● WHAT TO PRODUCE
Word for word, restate every line of the listing that follows.

Start AVAILABLE DATA

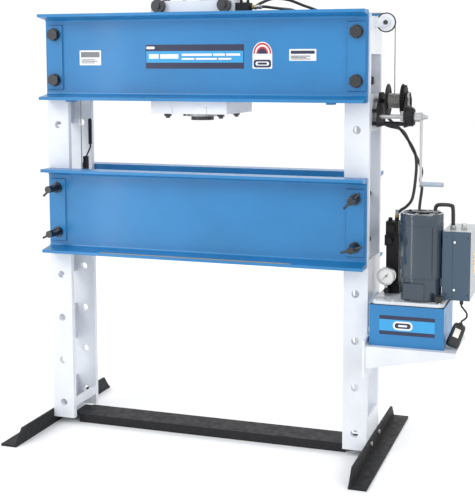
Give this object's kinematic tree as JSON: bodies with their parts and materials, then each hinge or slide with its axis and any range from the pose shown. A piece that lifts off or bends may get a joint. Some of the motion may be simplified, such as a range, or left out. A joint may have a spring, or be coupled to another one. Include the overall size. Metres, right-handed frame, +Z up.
{
  "type": "hydraulic shop press",
  "caption": "Hydraulic H-frame shop press with a rolling cylinder carriage, a pinned bed, a rope winch for the bed and an electric pump on a side shelf.",
  "frame": {"origin": "on the floor, under the middle of the whole outline, pump included", "axes": "+X to the press's right side, where the pump and the winch are; +Y from the front to the back; +Z up"},
  "size_m": [2.002, 0.914, 1.974],
  "materials": {
    "blue_paint": "gloss enamel",
    "white_paint": "gloss enamel",
    "black_paint": "satin enamel",
    "slate_paint": "hammered enamel",
    "bright_steel": "ground",
    "dark_steel": "oil-blacked",
    "wire_rope": "stranded",
    "barrel_paint": "enamel",
    "hose_rubber": "matt",
    "grip_plastic": "moulded",
    "black_plastic": "moulded",
    "pale_plastic": "moulded",
    "gauge_case": "polished"
  },
  "bodies": {
    "press": {"crown_front_channel": "blue_paint", "crown_rear_channel": "blue_paint", "doubler_pads": "blue_paint", "crown_bolts": "dark_steel", "left_front_post": "white_paint", "left_rear_post": "white_paint", "right_front_post": "white_paint", "right_rear_post": "white_paint", "left_battens": "white_paint", "right_battens": "white_paint", "left_foot": "black_paint", "right_foot": "black_paint", "base_bolts": "bright_steel", "floor_channel": "black_paint", "bed_front_channel": "blue_paint", "bed_rear_channel": "blue_paint", "bed_spacers": "blue_paint", "winch_frame": "black_paint", "brake_cover": "black_paint", "lifting_rope": "wire_rope", "lever_block": "black_paint", "pump_shelf": "white_paint", "reservoir": "blue_paint", "reservoir_lid": "white_paint", "motor": "slate_paint", "valve_block": "black_paint", "pressure_gauge": "gauge_case", "control_box": "slate_paint", "pendant": "black_plastic", "pendant_cord": "hose_rubber", "pressure_hose": "hose_rubber", "return_hose": "hose_rubber"},
    "carriage": {"carriage_frame": "white_paint", "carriage_fasteners": "dark_steel", "cylinder_mount": "white_paint", "cylinder_barrel": "barrel_paint", "gland_nut": "dark_steel", "port_block": "black_paint"},
    "ram_body": {"ram": "bright_steel", "ram_saddle": "dark_steel"},
    "roller_front_left": {"front_left_roller": "dark_steel"},
    "roller_front_right": {"front_right_roller": "dark_steel"},
    "roller_rear_left": {"rear_left_roller": "dark_steel"},
    "roller_rear_right": {"rear_right_roller": "dark_steel"},
    "pin_left_upper": {"left_upper_pin": "dark_steel"},
    "pin_left_lower": {"left_lower_pin": "dark_steel"},
    "pin_right_upper": {"right_upper_pin": "dark_steel"},
    "pin_right_lower": {"right_lower_pin": "dark_steel"},
    "drum": {"winch_drum": "black_paint", "drum_rope": "wire_rope"},
    "crank": {"winch_pinion": "bright_steel", "crank_arm": "bright_steel"},
    "grip": {"crank_grip": "grip_plastic"},
    "pulley_outer": {"outer_pulley": "dark_steel"},
    "pulley_inner": {"inner_pulley": "dark_steel"},
    "pawl_body": {"pawl": "bright_steel"},
    "lever": {"rope_lever": "black_paint"},
    "needle": {"gauge_needle": "black_plastic"},
    "cap": {"breather_cap": "black_plastic"},
    "rocker": {"pendant_switch": "pale_plastic"}
  },
  "joints": [
    {"name": "carriage_slide", "type": "slide", "parent": "press", "child": "carriage", "axis": [1, 0, 0], "range_m": [-0.368, 0.444], "deforming": ["pressure_hose", "return_hose"]},
    {"name": "ram_slide", "type": "slide", "parent": "carriage", "child": "ram_body", "axis": [0, 0, -1], "range_m": [0, 0.333]},
    {"name": "front_left_roll", "type": "hinge", "parent": "carriage", "child": "roller_front_left", "pos_m": [-0.365, -0.129, 1.9352], "axis": [0, 1, 0], "continuous": true},
    {"name": "front_right_roll", "type": "hinge", "parent": "carriage", "child": "roller_front_right", "pos_m": [-0.059, -0.129, 1.9352], "axis": [0, 1, 0], "continuous": true},
    {"name": "rear_left_roll", "type": "hinge", "parent": "carriage", "child": "roller_rear_left", "pos_m": [-0.365, 0.129, 1.9352], "axis": [0, 1, 0], "continuous": true},
    {"name": "rear_right_roll", "type": "hinge", "parent": "carriage", "child": "roller_rear_right", "pos_m": [-0.059, 0.129, 1.9352], "axis": [0, 1, 0], "continuous": true},
    {"name": "left_upper_pin_pull", "type": "slide", "parent": "press", "child": "pin_left_upper", "axis": [0, -1, 0], "range_m": [0, 0.32]},
    {"name": "left_lower_pin_pull", "type": "slide", "parent": "press", "child": "pin_left_lower", "axis": [0, -1, 0], "range_m": [0, 0.32]},
    {"name": "right_upper_pin_pull", "type": "slide", "parent": "press", "child": "pin_right_upper", "axis": [0, -1, 0], "range_m": [0, 0.32]},
    {"name": "right_lower_pin_pull", "type": "slide", "parent": "press", "child": "pin_right_lower", "axis": [0, -1, 0], "range_m": [0, 0.32]},
    {"name": "drum_turn", "type": "hinge", "parent": "press", "child": "drum", "pos_m": [0.66, 0.01, 1.529], "axis": [1, 0, 0], "continuous": true},
    {"name": "crank_turn", "type": "hinge", "parent": "press", "child": "crank", "pos_m": [0.78, -0.04399, 1.46465], "axis": [1, 0, 0], "continuous": true},
    {"name": "grip_turn", "type": "hinge", "parent": "crank", "child": "grip", "pos_m": [0.828, -0.04399, 1.18465], "axis": [1, 0, 0], "continuous": true},
    {"name": "outer_pulley_turn", "type": "hinge", "parent": "press", "child": "pulley_outer", "pos_m": [0.624, -0.025, 1.856], "axis": [0, 1, 0], "continuous": true},
    {"name": "inner_pulley_turn", "type": "hinge", "parent": "press", "child": "pulley_inner", "pos_m": [0.497, -0.025, 1.856], "axis": [0, 1, 0], "continuous": true},
    {"name": "pawl_lift", "type": "hinge", "parent": "press", "child": "pawl_body", "pos_m": [0.7213, -0.02199, 1.555], "axis": [-1, 0, 0], "range_deg": [0, 25]},
    {"name": "rope_lever_swing", "type": "hinge", "parent": "press", "child": "lever", "pos_m": [-0.804, 0.01, 1.2449], "axis": [1, 0, 0], "range_deg": [-25, 16]},
    {"name": "needle_turn", "type": "hinge", "parent": "press", "child": "needle", "pos_m": [0.644, -0.072, 0.791], "axis": [0, 1, 0], "range_deg": [0, 270]},
    {"name": "cap_turn", "type": "hinge", "parent": "press", "child": "cap", "pos_m": [0.88, -0.146, 0.72], "axis": [0, 0, 1], "range_deg": [0, 90]},
    {"name": "rocker_tilt", "type": "hinge", "parent": "press", "child": "rocker", "pos_m": [0.95779, -0.159, 0.59276], "axis": [0.9397, 0, -0.342], "range_deg": [-8, 8], "stiffness_Nm_per_rad": 0.05}
  ],
  "couplings": [
    {"joint": "front_left_roll", "follows": "carriage_slide", "rad_per_m": 33.333},
    {"joint": "front_right_roll", "follows": "carriage_slide", "rad_per_m": 33.333},
    {"joint": "rear_left_roll", "follows": "carriage_slide", "rad_per_m": 33.333},
    {"joint": "rear_right_roll", "follows": "carriage_slide", "rad_per_m": 33.333},
    {"joint": "crank_turn", "follows": "drum_turn", "ratio": -3.2},
    {"joint": "outer_pulley_turn", "follows": "drum_turn", "ratio": 0.92105},
    {"joint": "inner_pulley_turn", "follows": "drum_turn", "ratio": 0.92105}
  ]
}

End AVAILABLE DATA

● RESULT OF THIS TASK
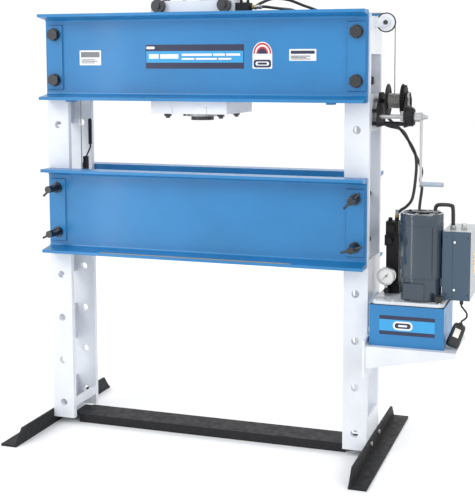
Give this object's kinematic tree as JSON: bodies with their parts and materials, then each hinge or slide with its axis and any range from the pose shown. A piece that lifts off or bends may get a joint. Some of the motion may be simplified, such as a range, or left out. A joint may have a spring, or be coupled to another one. Include the overall size. Metres, right-handed frame, +Z up.
{
  "type": "hydraulic shop press",
  "caption": "Hydraulic H-frame shop press with a rolling cylinder carriage, a pinned bed, a rope winch for the bed and an electric pump on a side shelf.",
  "frame": {"origin": "on the floor, under the middle of the whole outline, pump included", "axes": "+X to the press's right side, where the pump and the winch are; +Y from the front to the back; +Z up"},
  "size_m": [2.002, 0.914, 1.974],
  "materials": {
    "blue_paint": "gloss enamel",
    "white_paint": "gloss enamel",
    "black_paint": "satin enamel",
    "slate_paint": "hammered enamel",
    "bright_steel": "ground",
    "dark_steel": "oil-blacked",
    "wire_rope": "stranded",
    "barrel_paint": "enamel",
    "hose_rubber": "matt",
    "grip_plastic": "moulded",
    "black_plastic": "moulded",
    "pale_plastic": "moulded",
    "gauge_case": "polished"
  },
  "bodies": {
    "press": {"crown_front_channel": "blue_paint", "crown_rear_channel": "blue_paint", "doubler_pads": "blue_paint", "crown_bolts": "dark_steel", "left_front_post": "white_paint", "left_rear_post": "white_paint", "right_front_post": "white_paint", "right_rear_post": "white_paint", "left_battens": "white_paint", "right_battens": "white_paint", "left_foot": "black_paint", "right_foot": "black_paint", "base_bolts": "bright_steel", "floor_channel": "black_paint", "bed_front_channel": "blue_paint", "bed_rear_channel": "blue_paint", "bed_spacers": "blue_paint", "winch_frame": "black_paint", "brake_cover": "black_paint", "lifting_rope": "wire_rope", "lever_block": "black_paint", "pump_shelf": "white_paint", "reservoir": "blue_paint", "reservoir_lid": "white_paint", "motor": "slate_paint", "valve_block": "black_paint", "pressure_gauge": "gauge_case", "control_box": "slate_paint", "pendant": "black_plastic", "pendant_cord": "hose_rubber", "pressure_hose": "hose_rubber", "return_hose": "hose_rubber"},
    "carriage": {"carriage_frame": "white_paint", "carriage_fasteners": "dark_steel", "cylinder_mount": "white_paint", "cylinder_barrel": "barrel_paint", "gland_nut": "dark_steel", "port_block": "black_paint"},
    "ram_body": {"ram": "bright_steel", "ram_saddle": "dark_steel"},
    "roller_front_left": {"front_left_roller": "dark_steel"},
    "roller_front_right": {"front_right_roller": "dark_steel"},
    "roller_rear_left": {"rear_left_roller": "dark_steel"},
    "roller_rear_right": {"rear_right_roller": "dark_steel"},
    "pin_left_upper": {"left_upper_pin": "dark_steel"},
    "pin_left_lower": {"left_lower_pin": "dark_steel"},
    "pin_right_upper": {"right_upper_pin": "dark_steel"},
    "pin_right_lower": {"right_lower_pin": "dark_steel"},
    "drum": {"winch_drum": "black_paint", "drum_rope": "wire_rope"},
    "crank": {"winch_pinion": "bright_steel", "crank_arm": "bright_steel"},
    "grip": {"crank_grip": "grip_plastic"},
    "pulley_outer": {"outer_pulley": "dark_steel"},
    "pulley_inner": {"inner_pulley": "dark_steel"},
    "pawl_body": {"pawl": "bright_steel"},
    "lever": {"rope_lever": "black_paint"},
    "needle": {"gauge_needle": "black_plastic"},
    "cap": {"breather_cap": "black_plastic"},
    "rocker": {"pendant_switch": "pale_plastic"}
  },
  "joints": [
    {"name": "carriage_slide", "type": "slide", "parent": "press", "child": "carriage", "axis": [1, 0, 0], "range_m": [-0.368, 0.444], "deforming": ["pressure_hose", "return_hose"]},
    {"name": "ram_slide", "type": "slide", "parent": "carriage", "child": "ram_body", "axis": [0, 0, -1], "range_m": [0, 0.333]},
    {"name": "front_left_roll", "type": "hinge", "parent": "carriage", "child": "roller_front_left", "pos_m": [-0.365, -0.129, 1.9352], "axis": [0, 1, 0], "continuous": true},
    {"name": "front_right_roll", "type": "hinge", "parent": "carriage", "child": "roller_front_right", "pos_m": [-0.059, -0.129, 1.9352], "axis": [0, 1, 0], "continuous": true},
    {"name": "rear_left_roll", "type": "hinge", "parent": "carriage", "child": "roller_rear_left", "pos_m": [-0.365, 0.129, 1.9352], "axis": [0, 1, 0], "continuous": true},
    {"name": "rear_right_roll", "type": "hinge", "parent": "carriage", "child": "roller_rear_right", "pos_m": [-0.059, 0.129, 1.9352], "axis": [0, 1, 0], "continuous": true},
    {"name": "left_upper_pin_pull", "type": "slide", "parent": "press", "child": "pin_left_upper", "axis": [0, -1, 0], "range_m": [0, 0.32]},
    {"name": "left_lower_pin_pull", "type": "slide", "parent": "press", "child": "pin_left_lower", "axis": [0, -1, 0], "range_m": [0, 0.32]},
    {"name": "right_upper_pin_pull", "type": "slide", "parent": "press", "child": "pin_right_upper", "axis": [0, -1, 0], "range_m": [0, 0.32]},
    {"name": "right_lower_pin_pull", "type": "slide", "parent": "press", "child": "pin_right_lower", "axis": [0, -1, 0], "range_m": [0, 0.32]},
    {"name": "drum_turn", "type": "hinge", "parent": "press", "child": "drum", "pos_m": [0.66, 0.01, 1.529], "axis": [1, 0, 0], "continuous": true},
    {"name": "crank_turn", "type": "hinge", "parent": "press", "child": "crank", "pos_m": [0.78, -0.04399, 1.46465], "axis": [1, 0, 0], "continuous": true},
    {"name": "grip_turn", "type": "hinge", "parent": "crank", "child": "grip", "pos_m": [0.828, -0.04399, 1.18465], "axis": [1, 0, 0], "continuous": true},
    {"name": "outer_pulley_turn", "type": "hinge", "parent": "press", "child": "pulley_outer", "pos_m": [0.624, -0.025, 1.856], "axis": [0, 1, 0], "continuous": true},
    {"name": "inner_pulley_turn", "type": "hinge", "parent": "press", "child": "pulley_inner", "pos_m": [0.497, -0.025, 1.856], "axis": [0, 1, 0], "continuous": true},
    {"name": "pawl_lift", "type": "hinge", "parent": "press", "child": "pawl_body", "pos_m": [0.7213, -0.02199, 1.555], "axis": [-1, 0, 0], "range_deg": [0, 25]},
    {"name": "rope_lever_swing", "type": "hinge", "parent": "press", "child": "lever", "pos_m": [-0.804, 0.01, 1.2449], "axis": [1, 0, 0], "range_deg": [-25, 16]},
    {"name": "needle_turn", "type": "hinge", "parent": "press", "child": "needle", "pos_m": [0.644, -0.072, 0.791], "axis": [0, 1, 0], "range_deg": [0, 270]},
    {"name": "cap_turn", "type": "hinge", "parent": "press", "child": "cap", "pos_m": [0.88, -0.146, 0.72], "axis": [0, 0, 1], "range_deg": [0, 90]},
    {"name": "rocker_tilt", "type": "hinge", "parent": "press", "child": "rocker", "pos_m": [0.95779, -0.159, 0.59276], "axis": [0.9397, 0, -0.342], "range_deg": [-8, 8], "stiffness_Nm_per_rad": 0.05}
  ],
  "couplings": [
    {"joint": "front_left_roll", "follows": "carriage_slide", "rad_per_m": 33.333},
    {"joint": "front_right_roll", "follows": "carriage_slide", "rad_per_m": 33.333},
    {"joint": "rear_left_roll", "follows": "carriage_slide", "rad_per_m": 33.333},
    {"joint": "rear_right_roll", "follows": "carriage_slide", "rad_per_m": 33.333},
    {"joint": "crank_turn", "follows": "drum_turn", "ratio": -3.2},
    {"joint": "outer_pulley_turn", "follows": "drum_turn", "ratio": 0.92105},
    {"joint": "inner_pulley_turn", "follows": "drum_turn", "ratio": 0.92105}
  ]
}